MLB statistics (through April 15, 2026)
- Win–loss record: 3–1
- Earned run average: 2.97
- Strikeouts: 45
- Stats at Baseball Reference

Teams
- Chicago Cubs (2023–2026);

= Luke Little =

American baseball player (born 2000)

Luke Justice Little (born August 30, 2000) is an American professional baseball pitcher for the Kansas City Royals of Major League Baseball (MLB). He was drafted by the Chicago Cubs in the fourth round of the 2020 MLB draft and made his MLB debut in 2023.

==Amateur career==
Little attended East Mecklenburg High School in Charlotte, North Carolina and played college baseball at San Jacinto College. He played collegiate summer baseball for the Traverse City Pit Spitters in the Northwoods League, soon becoming the first Pit Spitter alumnus to play in the majors.

==Professional career==
===Chicago Cubs===
The Chicago Cubs drafted Little in the fourth round, with the 117th overall selection, of the 2020 Major League Baseball draft. He did not play in a game in 2020 due to the cancellation of the minor league season because of the COVID-19 pandemic. Little made his professional debut in 2021 with the rookie–level Arizona Complex League Cubs. He spent 2022 with the Single–A Myrtle Beach Pelicans and High–A South Bend Cubs.

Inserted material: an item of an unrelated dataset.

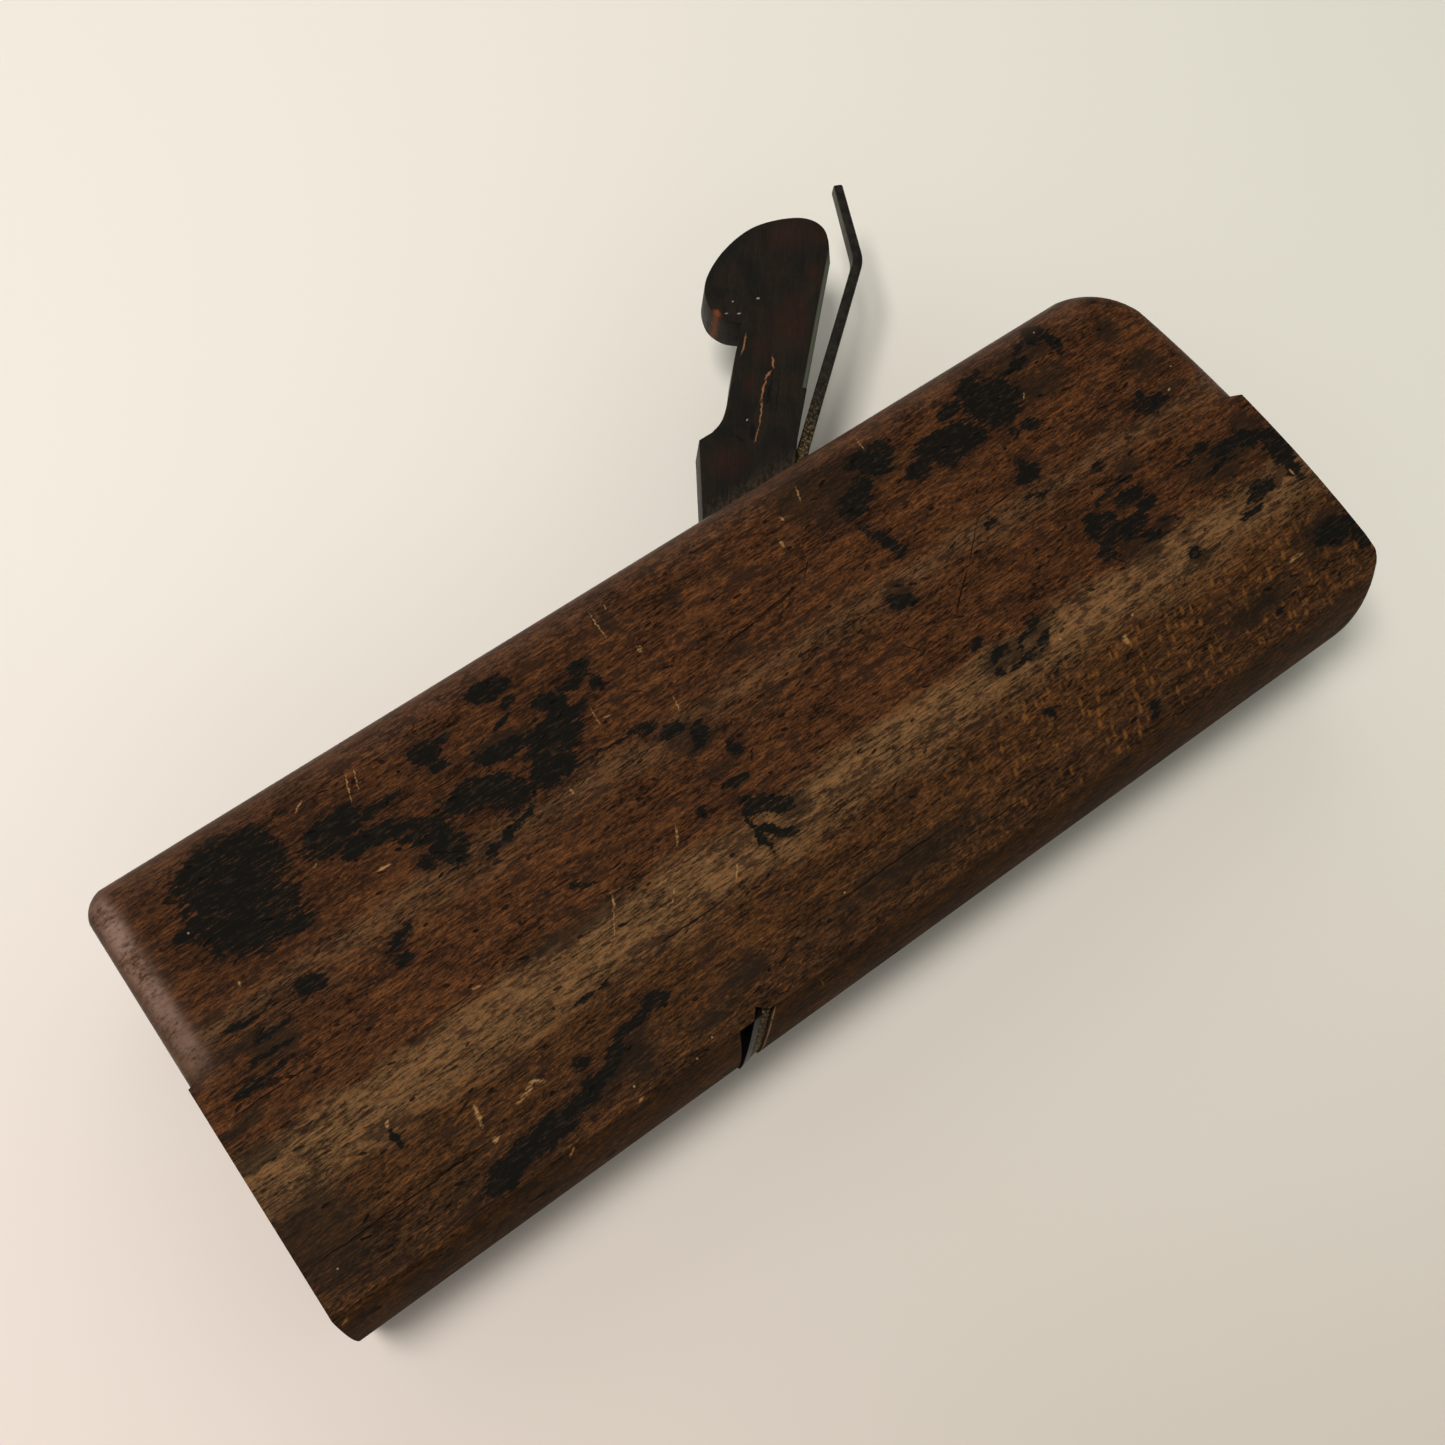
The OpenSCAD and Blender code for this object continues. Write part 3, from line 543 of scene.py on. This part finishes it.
# Marks on the wedge, in the same measure
WEDGE_BARE = [
    (155.6, 99.4, 2.2, 0.14, 42), (159, 102.8, 3.2, 0.17, 47), (162.6, 106.8, 2.9, 0.22, 43),
    (165.4, 109.2, 1.4, 0.2, 20), (168, 111, 1.6, 0.2, 54), (165.4, 117.6, 2.6, 0.24, 42),
]
WEDGE_DARK = [
    (155, 100.4, 0.7, 2.1, -38), (164.5, 104.6, 4.6, 0.16, 50), (155.6, 103.2, 0.7, 0.7, 0),
    (152, 100.6, 0.4, 1.2, 0), (163.5, 106, 3.6, 0.3, 45),
]
WEDGE_NICKS = [
    (166.6, 125.4, 0.5, 0.16, -20), (168.8, 124, 0.55, 0.22, -20), (174.3, 124.8, 0.5, 0.3, -20),
    (169.4, 127, 0.35, 0.2, 10), (155.7, 103.1, 0.4, 0.22, 20),
]
WEDGE_RED = [
    (189, 134, 5, 3.4, 0), (194, 130.6, 2, 2.4, 0), (188, 123.6, 2.6, 1.6, 45), (176, 116, 6, 4, 45),
    (161, 109.6, 2.6, 1.2, 45), (168, 115, 3, 2, 45), (147, 98, 4, 3, 0), (181, 119, 3, 1.4, 50),
]


def dark_beech(look):
    """The wedge: the same beech, nearly black with handling, a split and bared spots."""
    s = Shader("dark_beech")
    along = s.mapped((0, 0, 0), PITCH, (1, 1, 1))
    fibre = s.noise((6, 0.35, 0.35), 4, 0.62, along, seed=2)
    streak = s.noise((24, 2.2, 2.2), 4, 0.6, along, seed=3)
    cloud = s.noise((7, 4.5, 6), 4, 0.55, along, seed=5)
    fine = s.noise((1.4, 0.7, 1.2), 4, 0.7, along, seed=6)
    colour = s.mix(cloud.step(0.4, 0.66), look.wedge_black, look.wedge_brown)
    red = (s.marks(WEDGE_RED) + (cloud - 0.5) * 3.4 + (fine - 0.5) * 3.0).step(1.5, 0.3)
    colour = s.mix(red * 0.28, colour, look.wedge_red)
    colour = s.brightness(colour, 0.75 + fibre.step(0.3, 0.7) * 0.25 + (streak - 0.5) * 0.8 + (fine - 0.5) * 0.9)
    upper = s.z.step(WEDGE_TOP - 3, WEDGE_TOP - 1.5)
    orange = (s.marks([(165.0, 126.4, 0.9, 1.2, 10)]) + (fine - 0.5) * 1.6).step(1.2, 0.3)
    colour = s.mix(orange * 0.7, colour, look.wedge_orange)
    shifted = s.shifted((1.6, 1.6, 2), 1.5)
    bare = s.marks(WEDGE_BARE, shifted).step(1.2, 0.5) * upper
    deep = s.marks(WEDGE_DARK, shifted).step(1.3, 0.6) * upper
    nick = s.marks(WEDGE_NICKS).step(1.0, 0.4) * upper
    colour = s.mix(deep * 0.9, colour, srgb(12, 9, 8))
    colour = s.mix(bare * 0.75, colour, look.bare_wood)
    colour = s.mix(nick * 0.6, colour, look.nick)
    # The bevel along the back is painted a light greenish grey, a painted highlight where it catches the light, and
    # the side walls are mottled a little greyer
    rim = s.z.step(WEDGE_TOP - 0.1, WEDGE_TOP - 0.5)
    back = rim * s.z.step(WEDGE_TOP - 1.6, WEDGE_TOP - 1.1) * (s.x - s.y).step(-37, -32)
    back = back * s.y.step(102, 98) * s.y.step(44, 68)
    colour = s.mix(rim * cloud.step(0.4, 0.65) * 0.4, colour, look.grey_walls)
    colour = s.mix(back * (0.55 + fine * 0.3), colour, look.bevel)
    dust = s.y.step(94 + SOLE_Y, 88 + SOLE_Y) * fine.step(0.4, 0.6)
    colour = s.mix(dust * 0.35, colour, srgb(96, 80, 64))
    rough = 0.5 + (fine - 0.5) * 0.3 - red * 0.06
    relief = fibre * 0.03 + cloud * 0.12 + fine * 0.03
    return s.surface(colour, rough, relief, specular=0.08)


def wrought_iron(look):
    """Forged iron: grey-black skin with rust in its hollows, yellow-brown near the stock."""
    s = Shader("wrought_iron")
    scale = s.noise((2.2, 2.2, 2.2), 5, 0.65, seed=11)
    fine = s.noise((0.5, 0.5, 0.5), 4, 0.7, seed=12)
    broad = s.noise((9, 9, 9), 3, 0.5, seed=13)
    y = s.y - SOLE_Y
    # 1 on level faces and 0 on the tang's upright sides
    upright = s.split(Field(s, s.node("ShaderNodeTexCoord").outputs["Normal"]))[2]
    rust = (scale * 0.6 + fine * 0.5 + y.step(104, 86) * 0.22).step(0.55, 0.72)
    colour = s.mix(scale.step(0.35, 0.7), look.iron_dark, look.iron_grey)
    colour = s.mix(rust * 0.75, colour, look.rust_brown)
    bright = (rust * 0.6 + 0.4) * fine.step(0.48, 0.62) * y.step(110, 88)
    colour = s.mix(bright * 0.75, colour, look.rust_yellow)
    # painted sheen: the tang's upright sides are lightened to a grey, standing in for the light they catch
    side = upright.step(0.8, 0.45) * y.step(96, 118)
    colour = s.mix(side * (0.3 + fine * 0.5), colour, look.side_sheen)
    colour = s.brightness(colour, 0.5 + broad * 0.6)
    rough = 0.5 + rust * 0.3 + (fine - 0.5) * 0.2
    relief = scale * 0.12 + fine * 0.08 + rust * 0.05 + broad * 0.15
    return s.surface(colour, rough, relief, metallic=0.15 - rust * 0.14, specular=0.12)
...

In 36 appearances in 2023 with South Bend, the Double–A Tennessee Smokies and Triple–A Iowa Cubs, Little accumulated a 5–2 record and 2.12 ERA with 105 strikeouts in 63 2/3 innings pitched. On September 6, 2023, Little was selected to the 40-man roster and promoted to the major leagues for the first time. Upon making the majors, the 6'8" Little tied the record with Chris Volstad from the 2012 season for being the tallest starting pitcher in Chicago Cubs history. In the 2023 season he pitched in seven games, allowing no runs and five hits over 6 2/3 innings.

Little was named a part of the Cubs' 2024 opening-day bullpen before the season began. On April 3, 2024, Little made his first start, throwing one strikeout with no earned runs in one inning a win against the Colorado Rockies. In 30 appearances for Chicago, he compiled a 3.46 ERA with 28 strikeouts across 26 innings pitched. Little was placed on the injured list with a left shoulder strain on July 13. He was transferred to the 60–day injured list on July 22, with what was described as a "likely" season–ending lat strain.

Little was optioned to Triple-A Iowa to begin the 2025 season. He made two appearances for Chicago during the regular season, recording a 3.38 ERA with four strikeouts across 2 2/3 innings pitched.

Little was again optioned to Triple-A Iowa to begin the 2026 season. He made one appearance for Chicago on April 15, 2026, allowing a home run to Bryce Harper as the Cubs beat the Philadelphia Phillies, 11–2. Little was designated for assignment by Chicago on August 3.

===Kansas City Royals===
On August 6, 2026, Little was claimed off of waivers by the Kansas City Royals.